═════ AVAILABLE DATA
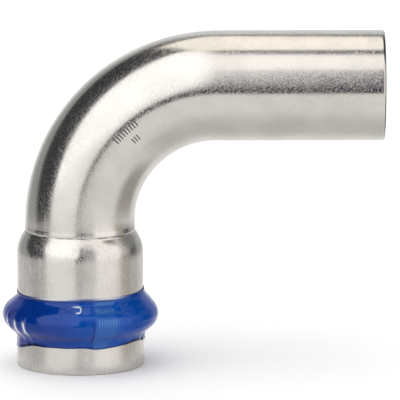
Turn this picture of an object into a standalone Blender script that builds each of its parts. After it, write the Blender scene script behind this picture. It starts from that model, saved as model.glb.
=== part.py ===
"""Press-fit pipe elbow: a 90 degree street elbow for 22 mm stainless steel tube.

The elbow is one bent tube. Its lower end is expanded into a press socket with a V-shaped bead,
its other end is a plain spigot. A rubber ring lies in the groove inside the bead, and a thin
blue film is shrunk over the outside of the bead.

Frame: metres, +Z up. The origin is the middle of the socket's mouth. The socket opens towards -Z,
and the spigot points along +X.
"""

import math

import bmesh
import bpy
from mathutils import Vector

# Driving dimensions, in metres.
TUBE_RADIUS = 0.0110  # 22 mm tube
TUBE_WALL = 0.0015
BEND_RADIUS = 0.0275  # of the centre line, 1.25 tube diameters
BEND_START = 0.0288  # height above the mouth where the bend begins
SPIGOT_END = 0.0608  # distance of the cut end from the socket's axis
BEND_OVALITY = 0.01  # a bent tube gets this much narrower across the bend's plane

SOCKET_RADIUS = 0.0126  # outside, between bead and shoulder
SOCKET_BORE = 0.01115  # 0.15 mm of play around the tube
MOUTH_RADIUS = 0.01278  # outside, below the bead
SHOULDER_LOW = 0.0246  # where the socket's wall line meets the shoulder's cone
SHOULDER_ROUND = 0.0065
STOP_LOW = 0.0243  # the same corner inside, where the cone stops the tube
STOP_ROUND = 0.0050
CREASE_HEIGHT = 0.0272  # the die leaves a fine line around the top of the shoulder
CREASE_RADIUS = 0.01112
CREASE_BLEND = 0.0011  # from the crease to the tube's own radius

BEAD_HEIGHT = 0.0103  # of the bead's ridge above the mouth
BEAD_RADIUS = 0.0152  # the ridge's outside
BEAD_ROUND = 0.0026  # rounding of the ridge
BEAD_SLOPE = math.radians(50)  # of the bead's flanks, from the socket's axis
BEAD_FOOT_ROUND = 0.0010
GROOVE_RADIUS = 0.01395  # the bead's inside, where the seal ring lies
GROOVE_ROUND = 0.0014

EDGE_ROUND = 0.0003  # deburred edges
SPIGOT_ROUND = 0.00055  # the spigot's outer edge, which enters the next socket
GUIDE_ROUND = 0.0005  # the mouth's inner edge, which guides the tube in

SEAL_INNER_RADIUS = 0.0111
SEAL_SECTION = 0.0025  # diameter of the rubber cord

FILM_GAP = 0.0003
FILM_THICKNESS = 0.00015
FILM_LOW = 0.0046
FILM_HIGH = 0.0152

AROUND = 40  # corners of every round section
SEAL_SIDES = 10
BEND_STEPS = 14
ARC_STEP = math.radians(22)  # a rounded corner has at least one step for each such angle

SHARP_ANGLE = math.radians(35)
QUARTER_TURN = math.pi / 2


def clear_scene():
    for thing in list(bpy.data.objects):
        bpy.data.objects.remove(thing)


def make_material(name, colour, metallic, roughness):
    material = bpy.data.materials.new(name)
    material.use_nodes = True
    shader = material.node_tree.nodes["Principled BSDF"]
    shader.inputs["Base Color"].default_value = (*colour, 1.0)
    shader.inputs["Metallic"].default_value = metallic
    shader.inputs["Roughness"].default_value = roughness
    return material


def rounded_corner(before, corner, after, radius):
    """The arc of this radius that replaces a corner of an outline. Points are (along, radius) pairs."""
    arm_in = (Vector(before) - Vector(corner)).normalized()
    arm_out = (Vector(after) - Vector(corner)).normalized()
    turn = math.pi - arm_in.angle(arm_out)
    if radius == 0 or turn < math.radians(1):
        return [tuple(corner)]
    setback = radius * math.tan(turn / 2)
    middle = Vector(corner) + (arm_in + arm_out).normalized() * radius / math.cos(turn / 2)
    spoke = Vector(corner) + arm_in * setback - middle
    side = 1 if arm_in.x * arm_out.y - arm_in.y * arm_out.x < 0 else -1
    steps = max(1, math.ceil(turn / ARC_STEP))
    arc = []
    for step in range(steps + 1):
        angle = side * turn * step / steps
        along = spoke.x * math.cos(angle) - spoke.y * math.sin(angle)
        across = spoke.x * math.sin(angle) + spoke.y * math.cos(angle)
        arc.append((middle.x + along, middle.y + across))
    return arc


def rounded_outline(corners):
    """A closed outline from corners (along, radius, rounding), in order."""
    outline = []
    for number, (along, radius, rounding) in enumerate(corners):
        before = corners[number - 1][:2]
        after = corners[(number + 1) % len(corners)][:2]
        outline += rounded_corner(before, (along, radius), after, rounding)
    return outline


def bead_corners(low_radius, high_radius, ridge_radius, ridge_round, foot_round):
    """The three corners of a bead, from its lower foot over the ridge to its upper foot."""
    tip = ridge_radius + ridge_round * (1 / math.cos(BEAD_SLOPE) - 1)
    low_foot = BEAD_HEIGHT - (tip - low_radius) / math.tan(BEAD_SLOPE)
    high_foot = BEAD_HEIGHT + (tip - high_radius) / math.tan(BEAD_SLOPE)
    return [
        (low_foot, low_radius, foot_round),
        (BEAD_HEIGHT, tip, ridge_round),
        (high_foot, high_radius, foot_round),
    ]


def bend_length():
    return BEND_RADIUS * QUARTER_TURN


def path_length():
    return BEND_START + bend_length() + SPIGOT_END - BEND_RADIUS


def centre_line(along):
    """The point at this distance from the mouth, and the bend's angle there."""
    if along <= BEND_START:
        return Vector((0, 0, along)), 0.0
    angle = min((along - BEND_START) / BEND_RADIUS, QUARTER_TURN)
    straight = max(0.0, along - BEND_START - bend_length())
    x = BEND_RADIUS * (1 - math.cos(angle)) + straight
    z = BEND_START + BEND_RADIUS * math.sin(angle)
    return Vector((x, 0, z)), angle


def bend_share(along):
    """0 on the straight stretches and 1 in the bend, with a smooth change at both of its ends."""
    into = (along - BEND_START) / BEND_RADIUS
    out_of = QUARTER_TURN - into
    share = max(0.0, min(1.0, 0.5 + 2 * min(into, out_of)))
    return share * share * (3 - 2 * share)


def add_ring(bm, along, radius):
    """A ring of corners around the centre line, square to it."""
    middle, angle = centre_line(along)
    outward = Vector((-math.cos(angle), 0, math.sin(angle)))
    sideways = Vector((0, 1, 0))
    squeeze = BEND_OVALITY * bend_share(along)
    ring = []
    for corner in range(AROUND):
        turn = 2 * math.pi * corner / AROUND
        across = outward * math.cos(turn) * (1 - squeeze)
        beside = sideways * math.sin(turn) * (1 + squeeze / 2)
        ring.append(bm.verts.new(middle + (across + beside) * radius))
    return ring


def skin_rings(bm, rings):
    """Faces between each ring and the next, and from the last ring to the first."""
    for number, ring in enumerate(rings):
        following = rings[(number + 1) % len(rings)]
        for corner in range(len(ring)):
            neighbour = (corner + 1) % len(ring)
            bm.faces.new((ring[corner], ring[neighbour], following[neighbour], following[corner]))


def finish_object(name, bm, material):
    bmesh.ops.recalc_face_normals(bm, faces=bm.faces)
    mesh = bpy.data.meshes.new(name)
    bm.to_mesh(mesh)
    bm.free()
    mesh.shade_smooth()
    mesh.set_sharp_from_angle(angle=SHARP_ANGLE)
    mesh.materials.append(material)
    piece = bpy.data.objects.new(name, mesh)
    bpy.context.scene.collection.objects.link(piece)
    return piece


def make_piece(name, outline, material):
    """A closed body whose outline of (along, radius) points is carried around the centre line."""
    bm = bmesh.new()
    skin_rings(bm, [add_ring(bm, along, radius) for along, radius in outline])
    return finish_object(name, bm, material)


def bend_stretch(radius):
    """Outline points through the bend, as sharp corners."""
    corners = []
    for step in range(BEND_STEPS + 1):
        corners.append((BEND_START + bend_length() * step / BEND_STEPS, radius, 0))
    return corners


def body_outside():
    return [
        (0, MOUTH_RADIUS, EDGE_ROUND),
        *bead_corners(MOUTH_RADIUS, SOCKET_RADIUS, BEAD_RADIUS, BEAD_ROUND, BEAD_FOOT_ROUND),
        (SHOULDER_LOW, SOCKET_RADIUS, SHOULDER_ROUND),
        (CREASE_HEIGHT, CREASE_RADIUS, 0),
        (CREASE_HEIGHT + CREASE_BLEND, TUBE_RADIUS, 0),
        *bend_stretch(TUBE_RADIUS),
        (path_length(), TUBE_RADIUS, SPIGOT_ROUND),
    ]


def body_inside():
    """The bore, from the spigot's end back to the socket's mouth."""
    bore = TUBE_RADIUS - TUBE_WALL
    groove = bead_corners(SOCKET_BORE, SOCKET_BORE, GROOVE_RADIUS, GROOVE_ROUND, BEAD_FOOT_ROUND)
    return [
        (path_length(), bore, EDGE_ROUND),
        *reversed(bend_stretch(bore)),
        (CREASE_HEIGHT, bore, 0),
        (STOP_LOW, SOCKET_BORE, STOP_ROUND),
        *reversed(groove),
        (0, SOCKET_BORE, GUIDE_ROUND),
    ]


def make_elbow_body():
    steel = make_material("stainless_steel", (0.66, 0.64, 0.61), metallic=1.0, roughness=0.3)
    return make_piece("elbow_body", rounded_outline(body_outside() + body_inside()), steel)


def make_seal_ring():
    rubber = make_material("black_rubber", (0.02, 0.02, 0.02), metallic=0.0, roughness=0.5)
    half = SEAL_SECTION / 2
    outline = []
    for side in range(SEAL_SIDES):
        turn = 2 * math.pi * side / SEAL_SIDES
        along = BEAD_HEIGHT + half * math.sin(turn)
        outline.append((along, SEAL_INNER_RADIUS + half + half * math.cos(turn)))
    return make_piece("seal_ring", outline, rubber)


def film_side(offset):
    """The film's corners on a surface this far outside the steel, from its low edge to its high one."""
    bead = bead_corners(
        MOUTH_RADIUS + offset,
        SOCKET_RADIUS + offset,
        BEAD_RADIUS + offset,
        BEAD_ROUND + offset,
        BEAD_FOOT_ROUND - offset,
    )
    return [
        (FILM_LOW, MOUTH_RADIUS + offset, 0),
        *bead,
        (FILM_HIGH, SOCKET_RADIUS + offset, 0),
    ]


def make_indicator_film():
    blue_film = make_material("blue_film", (0.02, 0.10, 0.45), metallic=0.0, roughness=0.15)
    inside = film_side(FILM_GAP)
    outside = film_side(FILM_GAP + FILM_THICKNESS)
    outline = rounded_outline(outside + list(reversed(inside)))
    return make_piece("indicator_film", outline, blue_film)


def main():
    clear_scene()
    make_elbow_body()
    make_seal_ring()
    make_indicator_film()


main()
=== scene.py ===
"""The looks of the press-fit pipe elbow: satin stainless steel, black seal ring, blue shrink film.

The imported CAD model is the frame. Every piece is rebuilt here as a fine mesh in the same place,
with a node-based material, and rides on the one body of the model. The studio that the steel
mirrors is painted on the sky, by directions around the part.
All lengths are in metres unless a name says otherwise.
"""

import math

import bmesh
import bpy
import numpy as np
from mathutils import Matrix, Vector, noise


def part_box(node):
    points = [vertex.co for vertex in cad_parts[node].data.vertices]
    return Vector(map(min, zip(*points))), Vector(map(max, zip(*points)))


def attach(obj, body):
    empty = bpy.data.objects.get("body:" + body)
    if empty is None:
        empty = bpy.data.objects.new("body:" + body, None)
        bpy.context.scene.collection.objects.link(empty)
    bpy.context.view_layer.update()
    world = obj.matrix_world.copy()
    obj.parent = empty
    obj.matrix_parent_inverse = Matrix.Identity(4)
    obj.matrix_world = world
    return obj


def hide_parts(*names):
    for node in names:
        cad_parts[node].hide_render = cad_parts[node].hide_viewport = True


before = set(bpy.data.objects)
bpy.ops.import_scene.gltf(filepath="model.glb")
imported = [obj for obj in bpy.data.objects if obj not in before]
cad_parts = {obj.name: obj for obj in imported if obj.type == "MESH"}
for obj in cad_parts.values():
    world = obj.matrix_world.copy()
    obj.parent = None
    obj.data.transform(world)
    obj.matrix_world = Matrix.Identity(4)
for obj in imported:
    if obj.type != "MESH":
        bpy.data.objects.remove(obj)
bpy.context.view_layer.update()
BODY_LOW, BODY_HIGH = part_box("elbow_body")
FILM_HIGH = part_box("indicator_film")[1]
SEAL_LOW, SEAL_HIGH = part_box("seal_ring")

MM = 0.001

# The tube and its path: up from the mouth, round the bend, out along +X.
TUBE_RADIUS = 11.0 * MM
TUBE_BORE = 9.5 * MM
BEND_RADIUS = 27.5 * MM
SPIGOT_END = BODY_HIGH.x
BEND_START = BODY_HIGH.z - TUBE_RADIUS - BEND_RADIUS
BEND_LENGTH = BEND_RADIUS * math.pi / 2
PATH_LENGTH = BEND_START + BEND_LENGTH + SPIGOT_END - BEND_RADIUS
BEND_OVALITY = 0.01
BEND_WAVE = 0.02 * MM  # a bent tube is never quite even
BEND_WAVE_LENGTH = 9 * MM  # along the tube, for each radian of the wave

# The socket, from its mouth up to the shoulder.
SOCKET_RADIUS = 12.6 * MM
SOCKET_BORE = 11.15 * MM
MOUTH_RADIUS = 12.78 * MM
BEAD_HEIGHT = (SEAL_LOW.z + SEAL_HIGH.z) / 2
BEAD_RADIUS = 15.2 * MM
BEAD_ROUND = 2.6 * MM
BEAD_SLOPE = math.radians(50)
FOOT_ROUND = 1.0 * MM
GROOVE_RADIUS = 13.95 * MM
GROOVE_ROUND = 1.4 * MM
SHOULDER_LOW = 24.6 * MM
SHOULDER_ROUND = 6.5 * MM
STOP_LOW = 24.3 * MM
STOP_ROUND = 5.0 * MM
CREASE_HEIGHT = 27.2 * MM
CREASE_RADIUS = 11.12 * MM
CREASE_BLEND = 1.1 * MM
CREASE_ROUND = 0.15 * MM
CREASE_DEPTH = 0.08 * MM  # of the fine groove that the die leaves
CREASE_WIDTH = 0.16 * MM
CREASE_WAVES = [(0.12, 1, 0.6), (0.05, 3, 0)]  # of the groove's height: size in mm, number in a turn, phase
TUBE_FOOT_ROUND = 2.0 * MM
CONE_TOP_ROUND = 4.0 * MM
EDGE_ROUND = 0.3 * MM
SPIGOT_ROUND = 0.55 * MM
GUIDE_ROUND = 0.5 * MM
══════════
◆ **CHALLENGE**:
The lines to extract from the data above begin with the line containing "outline = rounded_outline(outside" and end with the line containing "from mathutils import Matrix, Vector, noise". Extract them exactly, including both.

◆ **SOLUTION FOR THIS PROBLEM**:
    outline = rounded_outline(outside + list(reversed(inside)))
    return make_piece("indicator_film", outline, blue_film)


def main():
    clear_scene()
    make_elbow_body()
    make_seal_ring()
    make_indicator_film()


main()
=== scene.py ===
"""The looks of the press-fit pipe elbow: satin stainless steel, black seal ring, blue shrink film.

The imported CAD model is the frame. Every piece is rebuilt here as a fine mesh in the same place,
with a node-based material, and rides on the one body of the model. The studio that the steel
mirrors is painted on the sky, by directions around the part.
All lengths are in metres unless a name says otherwise.
"""

import math

import bmesh
import bpy
import numpy as np
from mathutils import Matrix, Vector, noise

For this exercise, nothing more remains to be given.